> [Raw data]:
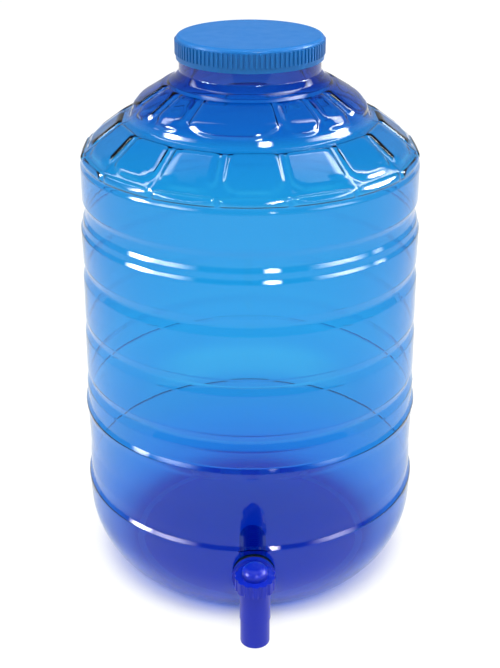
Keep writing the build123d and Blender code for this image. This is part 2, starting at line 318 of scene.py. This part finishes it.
wall_share = bottle.vertex_groups.new(name="wall")
outwards = [vert.normal.copy() for vert in bottle.data.vertices]
for vert, normal in zip(bottle.data.vertices, outwards):
    x, y, z = vert.co / MM
    radius = math.hypot(x, y)
    azimuth = math.degrees(math.atan2(x, -y))
    to_tap = math.hypot(x, z - TAP_Z)
    if y < 0 and to_tap < BOSS_R + BOSS_BLEND:
        y += (BOSS_Y - y) * ease((BOSS_R + BOSS_BLEND - to_tap) / BOSS_BLEND)
        vert.co = Vector((x, y, z)) * MM
    share = BODY_SHARE + (1 - BODY_SHARE) * ease((z - NECK_FROM) / NECK_OVER)
    if z <= BAND_TOP or radius < PANELS_TOP_R:
        # Painted light: the wall is thinned low on the back so that a patch there shows brighter
        off_back = max(abs(z - BACK_Z) / BACK_HALF_HEIGHT, (180 - abs(azimuth)) / BACK_SPREAD)
        share *= 1 - BACK_THINNING_FOR_PAINTED_LIGHT * ease(BACK_PLATEAU * (1 - off_back))
        wall_share.add([vert.index], share, "REPLACE")
        continue
    off_side = (azimuth + SIDE_ANGLE / 2) % SIDE_ANGLE - SIDE_ANGLE / 2
    if z < STEP_Z:
        row = BELT_ROW if z < BELT_TOP else LOWER_ROW
        mask = panel_mask(row, radius, z, off_side, SIDE_ANGLE / 2)
        flat = 1 / math.cos(math.radians(off_side))
        fade = ease((z - FLAT_FROM) / FLAT_OVER) * ease((radius - ROUND_R) / ROUND_OVER)
        grow = 1 + (flat - 1) * fade
    else:
        mask = panel_mask(UPPER_ROW, radius, z, *petal_place(azimuth))
        grow = 1
    sink = RISE * (1 - mask) * ease((z - BAND_TOP) / GROOVES_DEEPEN_OVER)
    vert.co = Vector((x * grow, y * grow, z)) * MM - normal * sink * MM
    # Painted highlight: the wall is thinned over the panels' edges so that they show lighter
    on_edge = 4 * mask * (1 - mask)
    wall_share.add([vert.index], share * (1 - EDGE_THINNING_FOR_PAINTED_HIGHLIGHT * on_edge), "REPLACE")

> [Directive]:
Write the material out again word for word.

> [Solution for this exercise]:
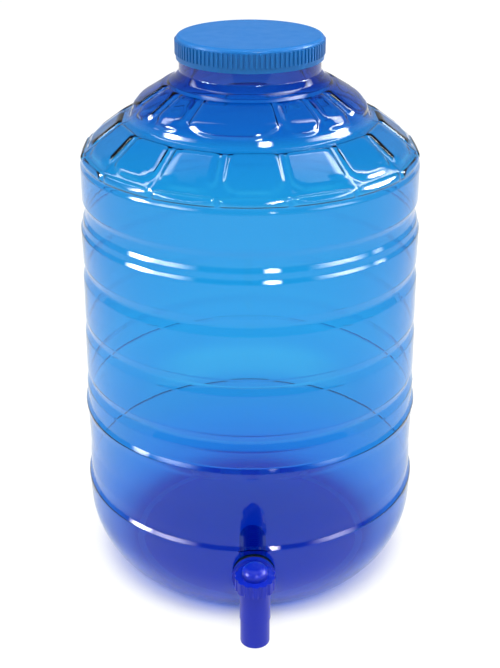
Keep writing the build123d and Blender code for this image. This is part 2, starting at line 318 of scene.py. This part finishes it.
wall_share = bottle.vertex_groups.new(name="wall")
outwards = [vert.normal.copy() for vert in bottle.data.vertices]
for vert, normal in zip(bottle.data.vertices, outwards):
    x, y, z = vert.co / MM
    radius = math.hypot(x, y)
    azimuth = math.degrees(math.atan2(x, -y))
    to_tap = math.hypot(x, z - TAP_Z)
    if y < 0 and to_tap < BOSS_R + BOSS_BLEND:
        y += (BOSS_Y - y) * ease((BOSS_R + BOSS_BLEND - to_tap) / BOSS_BLEND)
        vert.co = Vector((x, y, z)) * MM
    share = BODY_SHARE + (1 - BODY_SHARE) * ease((z - NECK_FROM) / NECK_OVER)
    if z <= BAND_TOP or radius < PANELS_TOP_R:
        # Painted light: the wall is thinned low on the back so that a patch there shows brighter
        off_back = max(abs(z - BACK_Z) / BACK_HALF_HEIGHT, (180 - abs(azimuth)) / BACK_SPREAD)
        share *= 1 - BACK_THINNING_FOR_PAINTED_LIGHT * ease(BACK_PLATEAU * (1 - off_back))
        wall_share.add([vert.index], share, "REPLACE")
        continue
    off_side = (azimuth + SIDE_ANGLE / 2) % SIDE_ANGLE - SIDE_ANGLE / 2
    if z < STEP_Z:
        row = BELT_ROW if z < BELT_TOP else LOWER_ROW
        mask = panel_mask(row, radius, z, off_side, SIDE_ANGLE / 2)
        flat = 1 / math.cos(math.radians(off_side))
        fade = ease((z - FLAT_FROM) / FLAT_OVER) * ease((radius - ROUND_R) / ROUND_OVER)
        grow = 1 + (flat - 1) * fade
    else:
        mask = panel_mask(UPPER_ROW, radius, z, *petal_place(azimuth))
        grow = 1
    sink = RISE * (1 - mask) * ease((z - BAND_TOP) / GROOVES_DEEPEN_OVER)
    vert.co = Vector((x * grow, y * grow, z)) * MM - normal * sink * MM
    # Painted highlight: the wall is thinned over the panels' edges so that they show lighter
    on_edge = 4 * mask * (1 - mask)
    wall_share.add([vert.index], share * (1 - EDGE_THINNING_FOR_PAINTED_HIGHLIGHT * on_edge), "REPLACE")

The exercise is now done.